# Cross-Layer Equalization (CLE) 

### CLE on a FX-Graph quantized PyTorch model


In this tutorial, we take a PyTorch ResNet model, and we observe the effect of CLE on its quantization. 
CLE is a technique that was first proposed by Nagel et al. at Qualcomm in their [Data Free Quantization](https://arxiv.org/pdf/1906.04721) paper, and involves manipulating weight tensors so that the dynamic ranges of the individual channels match each other. 
This is done by equalizing the dynamic range of the output channels, and manipulating the input channel tensors of the next layer so that the output of the next layer remains the same. If multiple adjacent layers are CLE'd, this may take a few iterations to stabilize.

The purpose of CLE is so that the weight quantization is less likely to cause outliers. 
It is said to be more effective in the case of per-tensor quantization of weights, but in the paper is said to also give some benefit in the case of per-channel quantization, perhaps due to its affect on the activations.


In this tutorial (mostly for the sake of showing how something like
this can be coded), we will see that (in the context of our very unimpressive evaluation set of 2 images) it marginally improves performance.
We'll also take a look at how it affects the distribution of the weight tensors. FInally, we'll also be using a graph-based technique to automate finding the CLE module pairs, rather than filling them all in manually as the PyTorch CLE API expects.

In [1]:
import os
from pathlib import Path

from quant_vis.histograms import (
    add_sensitivity_analysis_hooks,
    plot_quant_act_SA_hist,
    plot_quant_weight_hist,
)
import torch
from torch import fx
from torch.ao.quantization._equalize import equalize
from torch.ao.quantization._learnable_fake_quantize import (
    _LearnableFakeQuantize as LearnableFakeQuantize,
)
from torch.ao.quantization.qconfig_mapping import QConfigMapping
from torch.ao.quantization.quantize_fx import prepare_qat_fx
import torch.quantization as tq
import matplotlib.pyplot as plt

from evaluate import evaluate
from model.resnet import resnet18
from quant_vis.utils.prop_data import forward_and_backprop_an_image
from utils.graph_manip import (
    float_convbn_to_conv,
    qat_convbn_to_conv,
    get_previous_module_node,
)
from utils.qconfigs import (
    fake_quant_act,
    fake_quant_weight,
    learnable_act,
    learnable_weights,
)


# Intialize model
model = resnet18(pretrained=True)



## CLE

We start by graph-tracing the floating-point ResNet model.

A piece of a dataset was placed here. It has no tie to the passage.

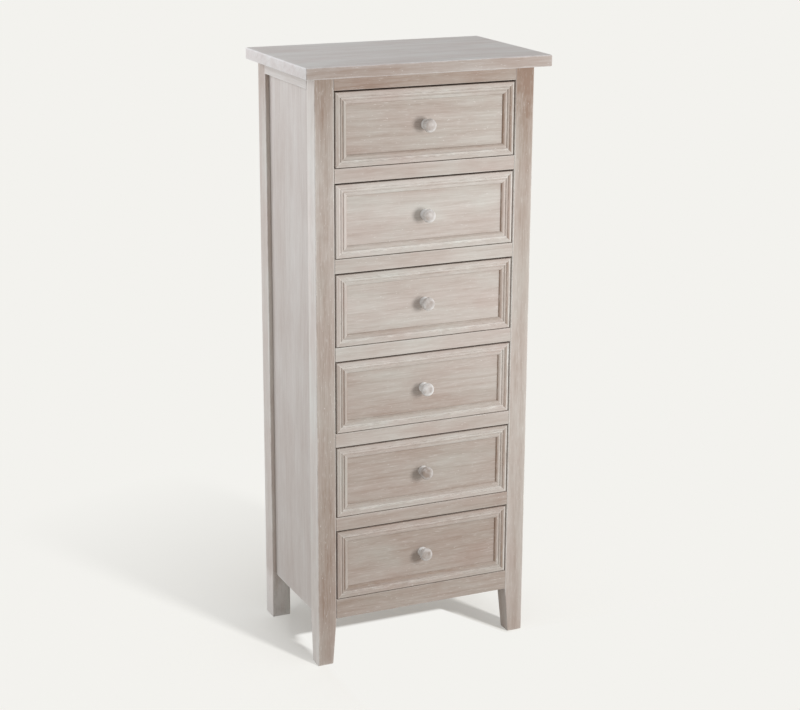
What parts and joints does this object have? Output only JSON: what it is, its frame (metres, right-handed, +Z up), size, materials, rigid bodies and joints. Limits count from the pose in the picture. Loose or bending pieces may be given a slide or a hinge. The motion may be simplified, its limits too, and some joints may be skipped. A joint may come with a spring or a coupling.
{
  "type": "chest of drawers",
  "caption": "Tall narrow chiffonier with inset moulded drawers, turned wooden knobs, square posts running down into tapered feet, and an overhanging top.",
  "frame": {"origin": "on the floor, under the middle of the chest's outer box", "axes": "+Z up, -Y to the front where the drawers open, +X to the right as seen from the front"},
  "size_m": [0.5, 0.322, 1.185],
  "materials": {
    "washed_wood": "pale washed taupe, matt",
    "washed_front": "pale washed taupe, matt",
    "washed_knob": "silver-white wash, satin",
    "bare_wood": "bare sanded wood",
    "thin_ply": "bare thin plywood"
  },
  "bodies": {
    "carcass": {"top_board": "washed_wood", "post_front_left": "washed_wood", "post_front_right": "washed_wood", "post_rear_left": "washed_wood", "post_rear_right": "washed_wood", "side_panel_left": "washed_wood", "side_panel_right": "washed_wood", "side_top_rail_left": "washed_wood", "side_top_rail_right": "washed_wood", "front_top_rail": "washed_wood", "divider_rail_1": "washed_wood", "divider_rail_2": "washed_wood", "divider_rail_3": "washed_wood", "divider_rail_4": "washed_wood", "divider_rail_5": "washed_wood", "front_bottom_rail": "washed_wood", "rear_bottom_rail": "washed_wood", "back_panel": "thin_ply", "runner_frame_1": "bare_wood", "runner_frame_2": "bare_wood", "runner_frame_3": "bare_wood", "runner_frame_4": "bare_wood", "runner_frame_5": "bare_wood", "runner_frame_6": "bare_wood"},
    "drawer_1": {"drawer_1_front": "washed_front", "drawer_1_side_left": "bare_wood", "drawer_1_side_right": "bare_wood", "drawer_1_back": "bare_wood", "drawer_1_bottom": "thin_ply", "drawer_1_knob": "washed_knob"},
    "drawer_2": {"drawer_2_front": "washed_front", "drawer_2_side_left": "bare_wood", "drawer_2_side_right": "bare_wood", "drawer_2_back": "bare_wood", "drawer_2_bottom": "thin_ply", "drawer_2_knob": "washed_knob"},
    "drawer_3": {"drawer_3_front": "washed_front", "drawer_3_side_left": "bare_wood", "drawer_3_side_right": "bare_wood", "drawer_3_back": "bare_wood", "drawer_3_bottom": "thin_ply", "drawer_3_knob": "washed_knob"},
    "drawer_4": {"drawer_4_front": "washed_front", "drawer_4_side_left": "bare_wood", "drawer_4_side_right": "bare_wood", "drawer_4_back": "bare_wood", "drawer_4_bottom": "thin_ply", "drawer_4_knob": "washed_knob"},
    "drawer_5": {"drawer_5_front": "washed_front", "drawer_5_side_left": "bare_wood", "drawer_5_side_right": "bare_wood", "drawer_5_back": "bare_wood", "drawer_5_bottom": "thin_ply", "drawer_5_knob": "washed_knob"},
    "drawer_6": {"drawer_6_front": "washed_front", "drawer_6_side_left": "bare_wood", "drawer_6_side_right": "bare_wood", "drawer_6_back": "bare_wood", "drawer_6_bottom": "thin_ply", "drawer_6_knob": "washed_knob"}
  },
  "joints": [
    {"name": "drawer_1_slide", "type": "slide", "parent": "carcass", "child": "drawer_1", "axis": [0, -1, 0], "range_m": [0, 0.245]},
    {"name": "drawer_2_slide", "type": "slide", "parent": "carcass", "child": "drawer_2", "axis": [0, -1, 0], "range_m": [0, 0.245]},
    {"name": "drawer_3_slide", "type": "slide", "parent": "carcass", "child": "drawer_3", "axis": [0, -1, 0], "range_m": [0, 0.245]},
    {"name": "drawer_4_slide", "type": "slide", "parent": "carcass", "child": "drawer_4", "axis": [0, -1, 0], "range_m": [0, 0.245]},
    {"name": "drawer_5_slide", "type": "slide", "parent": "carcass", "child": "drawer_5", "axis": [0, -1, 0], "range_m": [0, 0.245]},
    {"name": "drawer_6_slide", "type": "slide", "parent": "carcass", "child": "drawer_6", "axis": [0, -1, 0], "range_m": [0, 0.245]}
  ]
}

This is not strictly required, but it help us automate finding the CLE-pairs in the model. We also fuse Conv and BatchNorm layers in the float model, prior to CLE.

In [2]:
# Graph-trace the model
model.train()
float_traced_model = fx.symbolic_trace(model)

# Merge all batchnorms into preceding convs
float_traced_model.eval()
float_traced_model = float_convbn_to_conv(float_traced_model)


The CLE API takes in a list of lists, where each sub-list represents the pairs on modules to perform CLE on. 
Rather than provide this manually, I figured it was a good opportunity to practice graph-tracing a model, plus automating it makes it more flexible to different models.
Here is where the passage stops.